Instruction
Can you write out the whole listing exactly?

Data
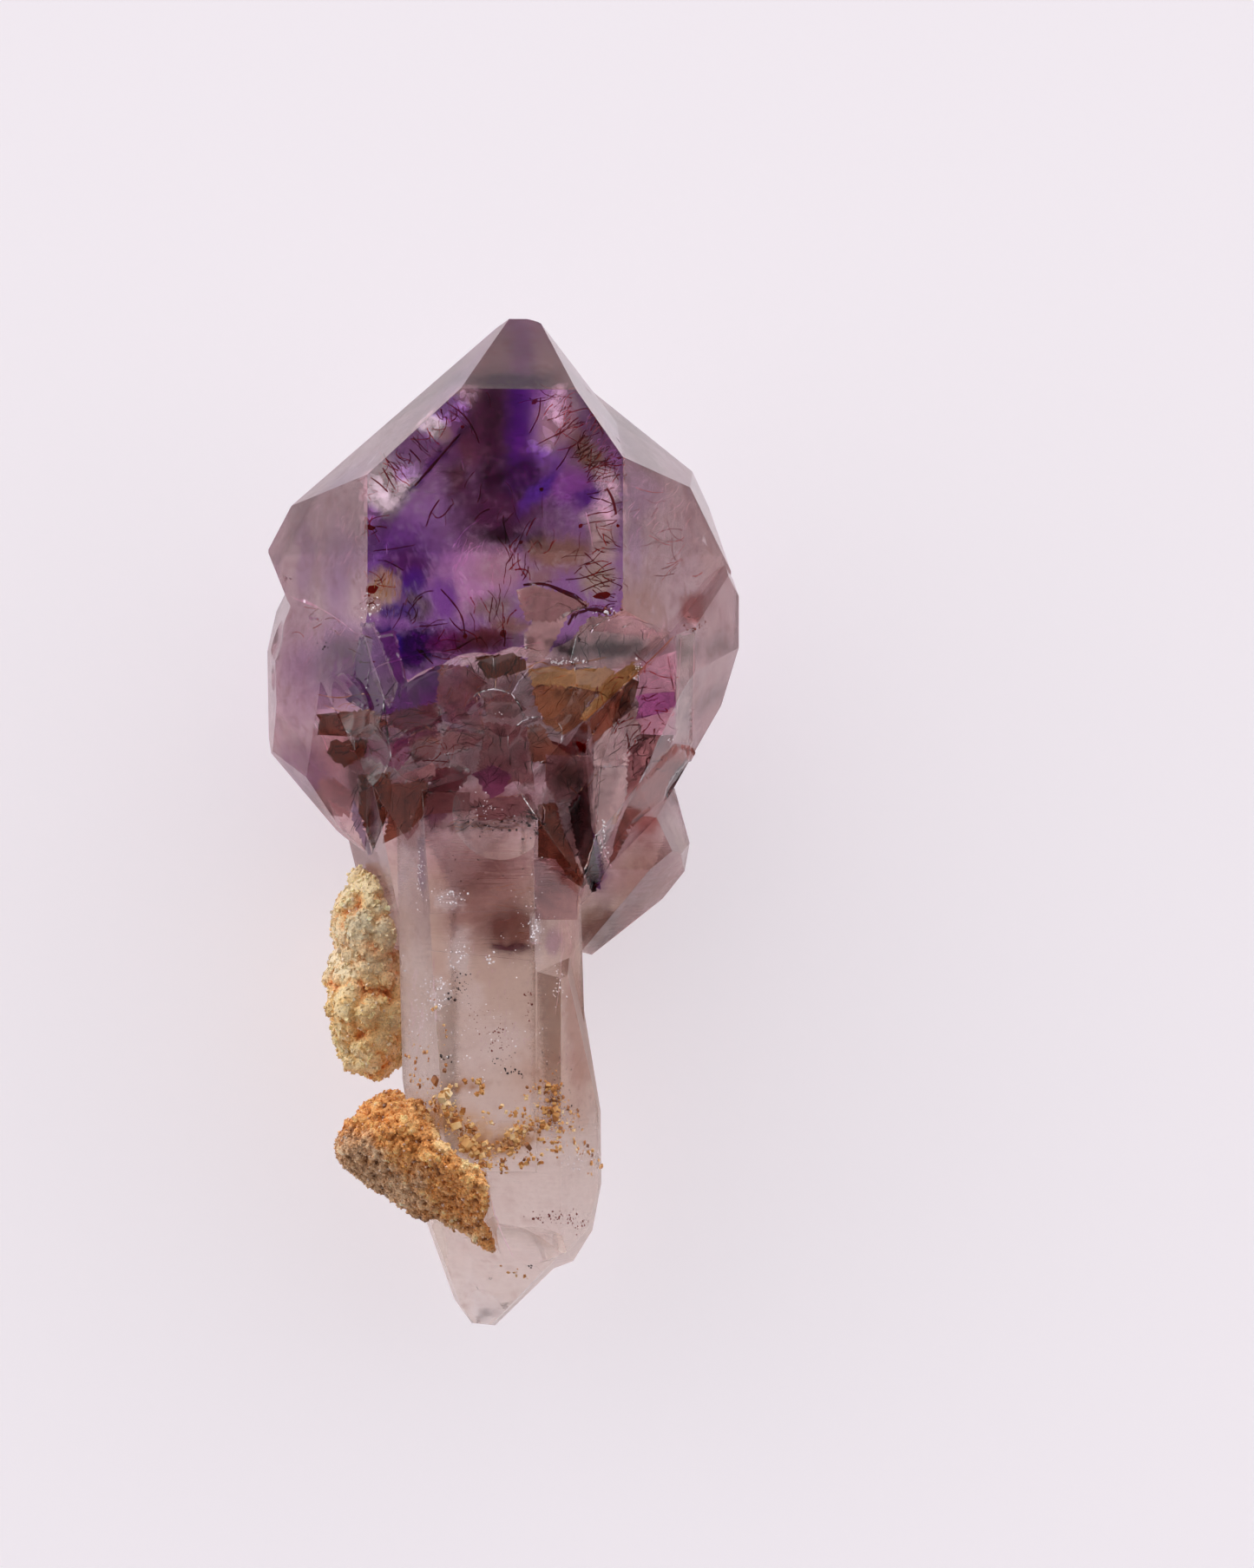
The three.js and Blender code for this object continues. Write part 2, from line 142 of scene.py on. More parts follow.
def nearest(points, seeds):
    """Index of the nearest seed, and the distance to it."""
    index, distance = [], []
    for part in np.array_split(points, 1 + len(points) // 20000):
        squares = (part ** 2).sum(1)[:, None] - 2 * part @ seeds.T + (seeds ** 2).sum(1)
        index.append(squares.argmin(axis=1))
        distance.append(np.sqrt(np.maximum(squares.min(axis=1), 0.0)))
    return np.concatenate(index), np.concatenate(distance)


def spread_out(points, chance, gap, most, luck):
    """Some of the points, each tried with a chance, no two nearer than gap."""
    kept = np.empty((0, 3))
    for i in luck.permutation(len(points))[: most * 25]:
        if chance > luck.random() and (((kept - points[i]) ** 2).sum(1) > gap * gap).all():
            kept = np.vstack([kept, points[i]])
            if len(kept) == most:
                break
    return kept


# Meshes and pieces

def shape_of(node):
    """A mesh to work on with the shape of a solid, its doubled points joined."""
    mesh = bmesh.new()
    mesh.from_mesh(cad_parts[node].data)
    bmesh.ops.remove_doubles(mesh, verts=mesh.verts, dist=0.001 * MM)
    return mesh


def arrays_of(mesh):
    """Points in mm, normals and triangles of a mesh as arrays. The mesh is freed."""
    bmesh.ops.triangulate(mesh, faces=mesh.faces)
    mesh.normal_update()
    points = np.array([v.co[:] for v in mesh.verts]) / MM
    normals = np.array([v.normal[:] for v in mesh.verts])
    faces = np.array([[v.index for v in f.verts] for f in mesh.faces])
    mesh.free()
    return points, normals, faces


def only_triangles(mesh):
    bmesh.ops.triangulate(mesh, faces=[f for f in mesh.faces if len(f.verts) > 3])


def shown_mesh(piece):
    """A mesh to work on with the shape that a piece has after its modifiers."""
    mesh = bmesh.new()
    mesh.from_mesh(piece.evaluated_get(bpy.context.evaluated_depsgraph_get()).to_mesh())
    return mesh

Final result
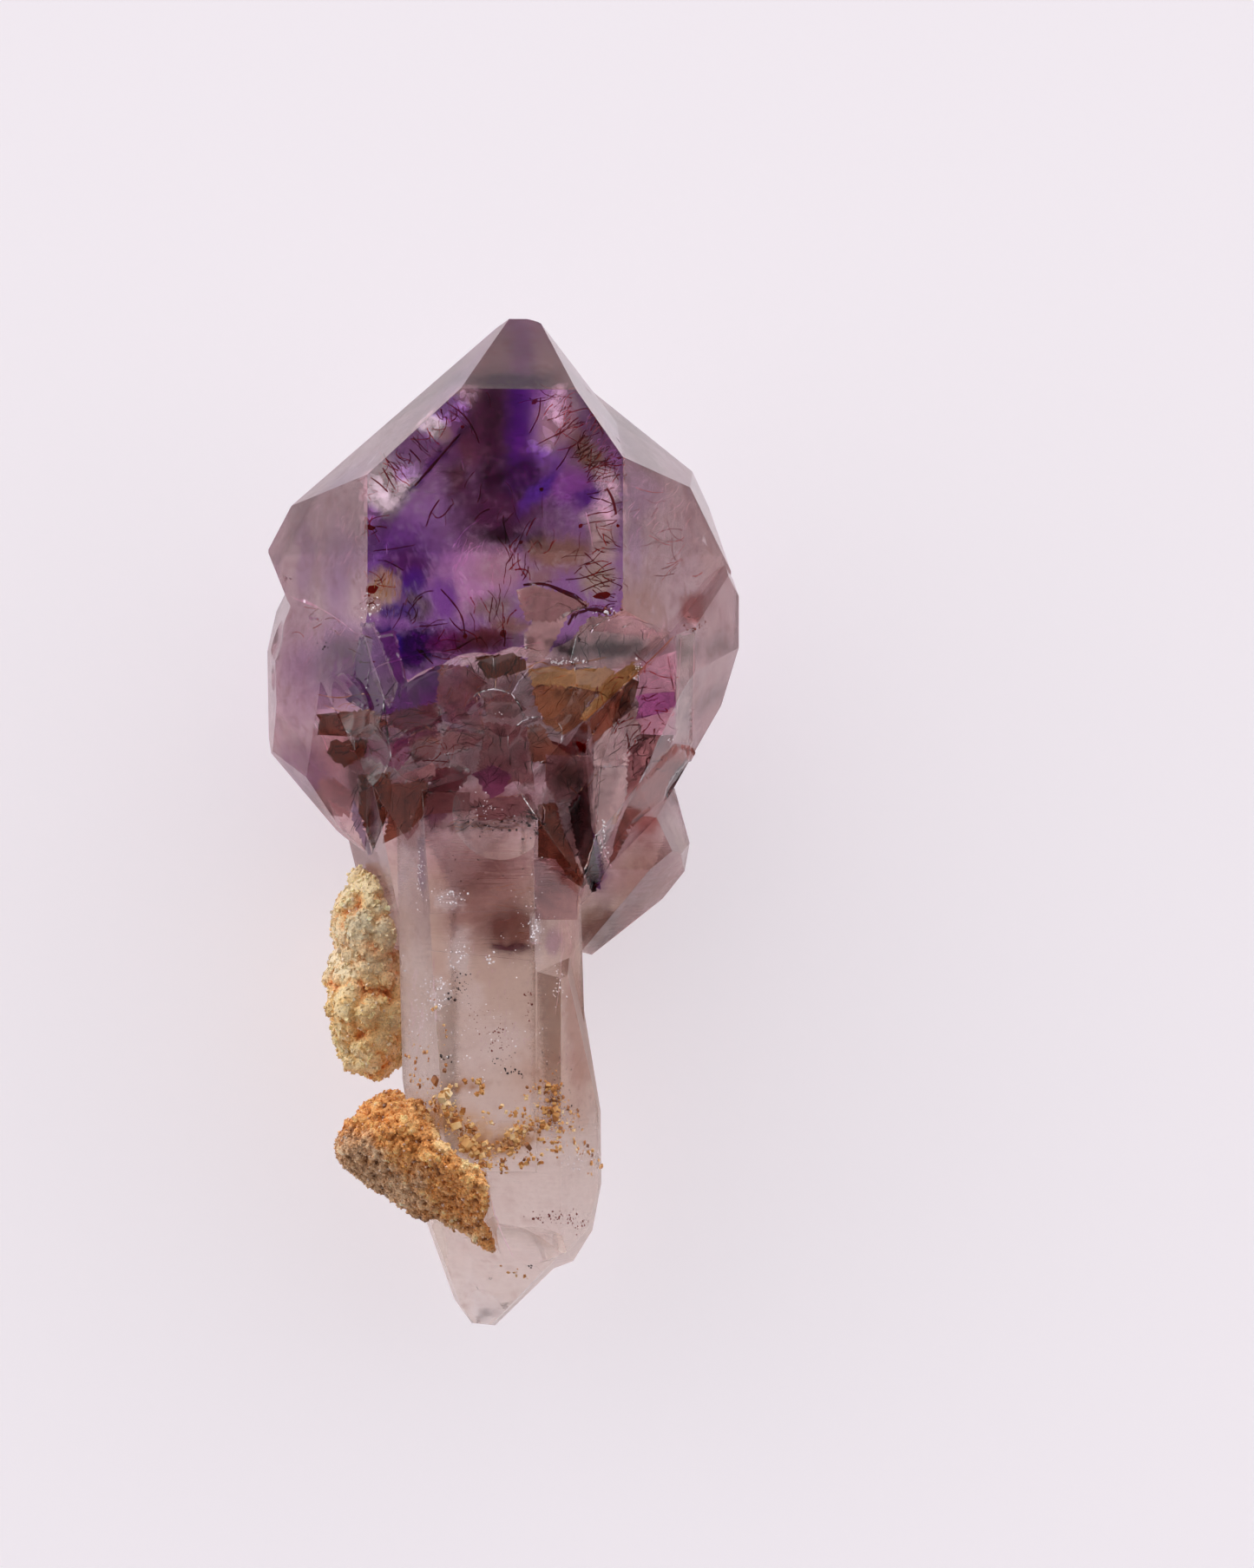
The three.js and Blender code for this object continues. Write part 2, from line 142 of scene.py on. More parts follow.
def nearest(points, seeds):
    """Index of the nearest seed, and the distance to it."""
    index, distance = [], []
    for part in np.array_split(points, 1 + len(points) // 20000):
        squares = (part ** 2).sum(1)[:, None] - 2 * part @ seeds.T + (seeds ** 2).sum(1)
        index.append(squares.argmin(axis=1))
        distance.append(np.sqrt(np.maximum(squares.min(axis=1), 0.0)))
    return np.concatenate(index), np.concatenate(distance)


def spread_out(points, chance, gap, most, luck):
    """Some of the points, each tried with a chance, no two nearer than gap."""
    kept = np.empty((0, 3))
    for i in luck.permutation(len(points))[: most * 25]:
        if chance > luck.random() and (((kept - points[i]) ** 2).sum(1) > gap * gap).all():
            kept = np.vstack([kept, points[i]])
            if len(kept) == most:
                break
    return kept


# Meshes and pieces

def shape_of(node):
    """A mesh to work on with the shape of a solid, its doubled points joined."""
    mesh = bmesh.new()
    mesh.from_mesh(cad_parts[node].data)
    bmesh.ops.remove_doubles(mesh, verts=mesh.verts, dist=0.001 * MM)
    return mesh


def arrays_of(mesh):
    """Points in mm, normals and triangles of a mesh as arrays. The mesh is freed."""
    bmesh.ops.triangulate(mesh, faces=mesh.faces)
    mesh.normal_update()
    points = np.array([v.co[:] for v in mesh.verts]) / MM
    normals = np.array([v.normal[:] for v in mesh.verts])
    faces = np.array([[v.index for v in f.verts] for f in mesh.faces])
    mesh.free()
    return points, normals, faces


def only_triangles(mesh):
    bmesh.ops.triangulate(mesh, faces=[f for f in mesh.faces if len(f.verts) > 3])


def shown_mesh(piece):
    """A mesh to work on with the shape that a piece has after its modifiers."""
    mesh = bmesh.new()
    mesh.from_mesh(piece.evaluated_get(bpy.context.evaluated_depsgraph_get()).to_mesh())
    return mesh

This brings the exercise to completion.